◆ **Record list**
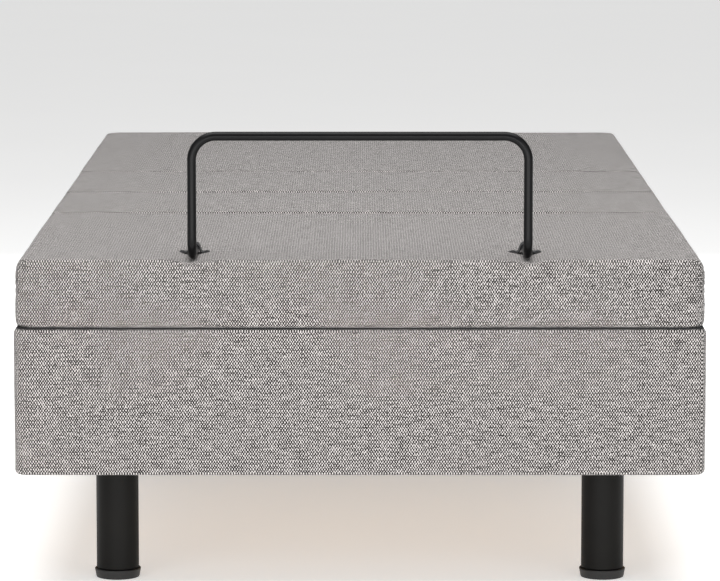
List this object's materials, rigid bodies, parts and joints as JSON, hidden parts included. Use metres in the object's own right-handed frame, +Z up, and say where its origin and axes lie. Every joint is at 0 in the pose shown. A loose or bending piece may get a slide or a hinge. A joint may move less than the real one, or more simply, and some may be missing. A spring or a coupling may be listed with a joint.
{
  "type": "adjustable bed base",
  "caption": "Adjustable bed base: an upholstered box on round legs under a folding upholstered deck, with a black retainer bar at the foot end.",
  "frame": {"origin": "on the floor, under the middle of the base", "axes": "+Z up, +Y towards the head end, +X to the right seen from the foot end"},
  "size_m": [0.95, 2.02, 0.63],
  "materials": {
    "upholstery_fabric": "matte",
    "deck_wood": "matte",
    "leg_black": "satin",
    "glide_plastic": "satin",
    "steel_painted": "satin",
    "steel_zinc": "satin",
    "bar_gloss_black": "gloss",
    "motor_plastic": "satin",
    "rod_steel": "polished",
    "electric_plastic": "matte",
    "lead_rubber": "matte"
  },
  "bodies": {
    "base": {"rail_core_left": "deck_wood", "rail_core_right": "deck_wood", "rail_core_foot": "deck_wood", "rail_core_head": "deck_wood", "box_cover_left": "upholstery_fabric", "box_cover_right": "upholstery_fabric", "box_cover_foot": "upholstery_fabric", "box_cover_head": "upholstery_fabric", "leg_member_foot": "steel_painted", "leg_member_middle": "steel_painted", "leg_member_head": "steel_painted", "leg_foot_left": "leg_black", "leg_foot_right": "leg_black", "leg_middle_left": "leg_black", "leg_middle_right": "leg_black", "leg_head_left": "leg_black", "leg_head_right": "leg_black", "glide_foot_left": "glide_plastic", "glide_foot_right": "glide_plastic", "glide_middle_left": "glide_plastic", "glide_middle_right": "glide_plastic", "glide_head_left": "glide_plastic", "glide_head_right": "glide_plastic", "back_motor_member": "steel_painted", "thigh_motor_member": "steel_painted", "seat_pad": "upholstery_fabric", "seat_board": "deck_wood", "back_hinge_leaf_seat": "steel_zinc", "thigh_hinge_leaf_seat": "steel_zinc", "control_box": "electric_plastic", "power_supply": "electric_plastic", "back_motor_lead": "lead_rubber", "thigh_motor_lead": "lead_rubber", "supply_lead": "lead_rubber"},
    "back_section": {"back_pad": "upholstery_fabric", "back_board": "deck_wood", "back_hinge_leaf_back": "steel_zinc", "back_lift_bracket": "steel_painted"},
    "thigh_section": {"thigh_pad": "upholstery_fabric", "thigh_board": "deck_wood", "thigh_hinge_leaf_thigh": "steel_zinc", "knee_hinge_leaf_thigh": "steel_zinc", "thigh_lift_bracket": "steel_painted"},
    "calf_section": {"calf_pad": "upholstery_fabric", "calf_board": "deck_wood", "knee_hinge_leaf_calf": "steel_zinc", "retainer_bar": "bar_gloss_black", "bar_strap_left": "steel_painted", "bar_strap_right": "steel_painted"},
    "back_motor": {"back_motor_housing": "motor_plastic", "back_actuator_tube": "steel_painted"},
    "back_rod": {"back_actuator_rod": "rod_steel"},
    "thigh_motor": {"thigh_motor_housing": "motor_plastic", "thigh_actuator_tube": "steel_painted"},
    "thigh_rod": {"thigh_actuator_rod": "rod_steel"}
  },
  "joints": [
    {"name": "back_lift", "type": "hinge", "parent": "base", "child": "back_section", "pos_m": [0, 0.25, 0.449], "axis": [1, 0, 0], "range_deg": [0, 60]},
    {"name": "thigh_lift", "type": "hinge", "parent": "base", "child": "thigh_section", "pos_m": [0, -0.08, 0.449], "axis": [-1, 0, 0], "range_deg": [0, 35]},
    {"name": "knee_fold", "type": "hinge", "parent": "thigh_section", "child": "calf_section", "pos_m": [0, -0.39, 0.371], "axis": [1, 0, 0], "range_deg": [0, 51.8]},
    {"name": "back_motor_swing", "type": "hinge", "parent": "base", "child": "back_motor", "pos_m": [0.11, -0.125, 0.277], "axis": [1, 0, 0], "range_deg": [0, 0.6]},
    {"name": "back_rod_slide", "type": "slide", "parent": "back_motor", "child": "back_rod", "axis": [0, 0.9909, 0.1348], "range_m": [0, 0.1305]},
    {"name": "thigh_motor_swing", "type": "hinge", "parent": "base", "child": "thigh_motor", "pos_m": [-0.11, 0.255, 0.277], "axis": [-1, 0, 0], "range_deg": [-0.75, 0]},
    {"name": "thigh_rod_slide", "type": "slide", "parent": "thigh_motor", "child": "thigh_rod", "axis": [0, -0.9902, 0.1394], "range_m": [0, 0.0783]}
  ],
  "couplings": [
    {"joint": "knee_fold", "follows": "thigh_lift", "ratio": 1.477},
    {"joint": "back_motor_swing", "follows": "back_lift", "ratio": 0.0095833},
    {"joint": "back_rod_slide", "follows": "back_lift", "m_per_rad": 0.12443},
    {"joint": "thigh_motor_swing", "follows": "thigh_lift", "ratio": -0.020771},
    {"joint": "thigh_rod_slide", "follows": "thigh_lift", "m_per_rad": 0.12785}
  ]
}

...

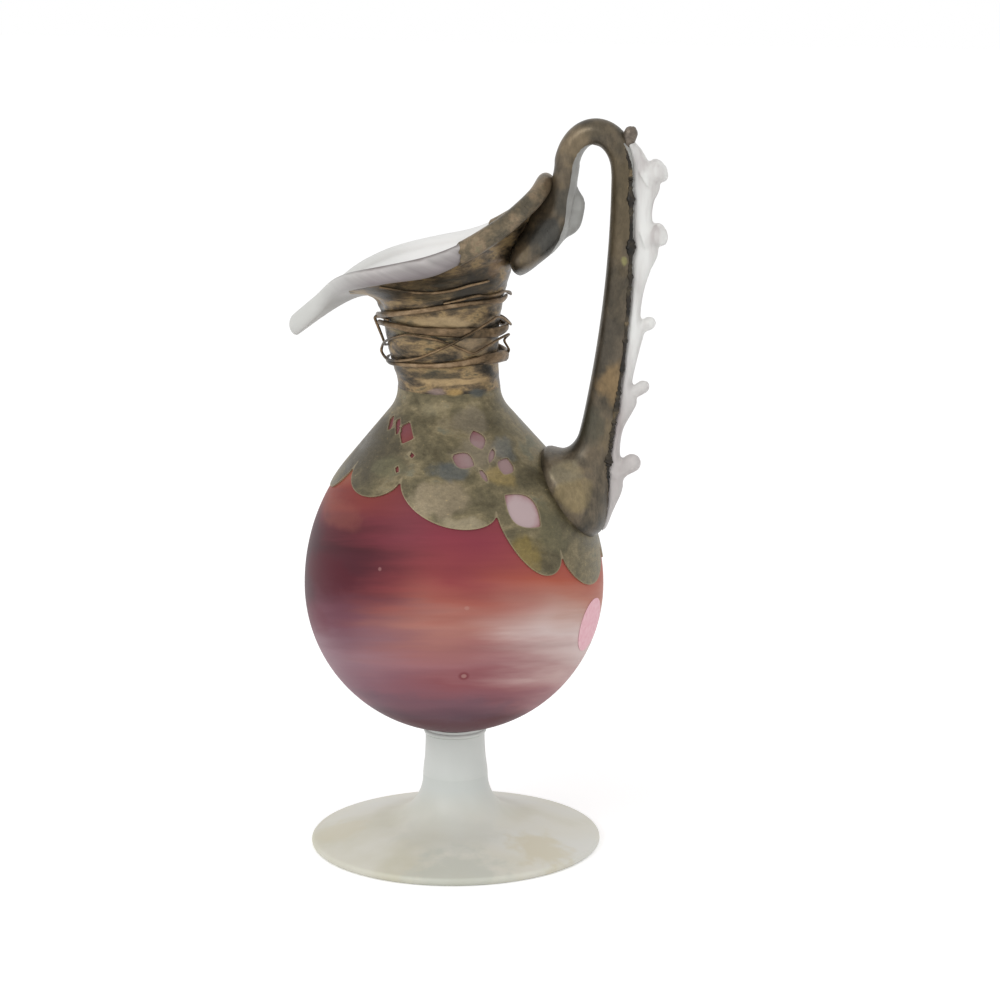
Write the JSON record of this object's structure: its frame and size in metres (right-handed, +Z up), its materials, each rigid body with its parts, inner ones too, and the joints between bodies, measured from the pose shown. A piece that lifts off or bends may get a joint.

◆ **Aim**
Scan the material for lines with the word "shown", and copy each line you find.

◆ **Exercise response**
List this object's materials, rigid bodies, parts and joints as JSON, hidden parts included. Use metres in the object's own right-handed frame, +Z up, and say where its origin and axes lie. Every joint is at 0 in the pose shown. A loose or bending piece may get a slide or a hinge. A joint may move less than the real one, or more simply, and some may be missing. A spring or a coupling may be listed with a joint.
Write the JSON record of this object's structure: its frame and size in metres (right-handed, +Z up), its materials, each rigid body with its parts, inner ones too, and the joints between bodies, measured from the pose shown. A piece that lifts off or bends may get a joint.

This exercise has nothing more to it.